Het betreft het vertrouwelijke deel van het winningsplan Gaag-Monster van de Nederlandse Aardolie Maatschappij B.V. (hierna: de NAM) van 8 februari 2017.

Overwegingen

1.    De minister heeft de Afdeling wegens het bestaan van gewichtige redenen verzocht te bepalen dat alleen de Afdeling van het stuk kennis zal nemen.

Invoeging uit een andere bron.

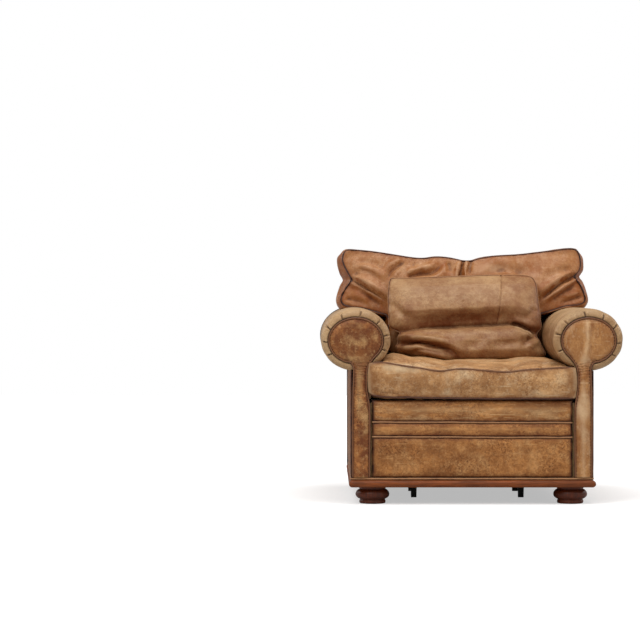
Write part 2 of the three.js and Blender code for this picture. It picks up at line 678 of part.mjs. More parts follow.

2.    Het gaat bij een verzoek tot beperkte kennisneming niet om openbaarmaking van stukken, maar om de vraag of aan de procespartijen kennisneming van stukken mag worden onthouden. Gelet op artikel 8:29, derde lid, van de Awb beslist de Afdeling of gewichtige redenen aanwezig zijn op grond waarvan een uitzondering gerechtvaardigd is op het uitgangspunt van het bestuursprocesrecht dat de rechter recht doet op basis van stukken die aan de procespartijen bekend zijn. Deze beslissing vergt een afweging van belangen. Enerzijds speelt hierbij het belang dat partijen gelijkelijk beschikken over de voor het hoger beroep relevante informatie en het belang dat de bestuursrechter beschikt over alle informatie die nodig is om de zaak op een juiste en zorgvuldige wijze af te doen. Daartegenover staat dat de kennisneming door partijen van bepaalde gegevens het algemeen belang, het belang van één of meer partijen en/of het belang van derden onevenredig kan schaden.

3.    De minister heeft ter motivering van het verzoek, onder verwijzing naar de uitspraak van de Afdeling van 19 april 2010 (ECLI:NL:RVS:2010:BM2590), aangevoerd dat het vertrouwelijke deel van het winningsplan vertrouwelijk meegedeelde bedrijfs- en fabricagegegevens bevat.

4.    De Afdeling heeft van het vertrouwelijke stuk kennis genomen. Het stuk bevat informatie over verwachte investeringskosten voor de winning van gas uit het Gaag-Monster voorkomen en over kosten voor onderhoud en bedrijfsvoering. Aldus bevat de bijlage wetenswaardigheden over bedrijfskosten van de NAM. Naar het oordeel van de Afdeling weegt het belang om het door de NAM vertrouwelijk aan de minister verstrekte deel van het winningsplan Gaag-Monster niet aan derden te verstrekken zwaarder dan het belang van de andere partijen om kennis te nemen van dit deel.

5.    De Afdeling acht daarom het verzoek tot beperkte kennisneming gerechtvaardigd.

Beslissing

De Afdeling bestuursrechtspraak van de Raad van State:

wijst het verzoek toe;

Aldus vastgesteld door mr. A.W.M. Bijloos, lid van de enkelvoudige geheimhoudingskamer, in tegenwoordigheid van mr. H. Oranje, griffier.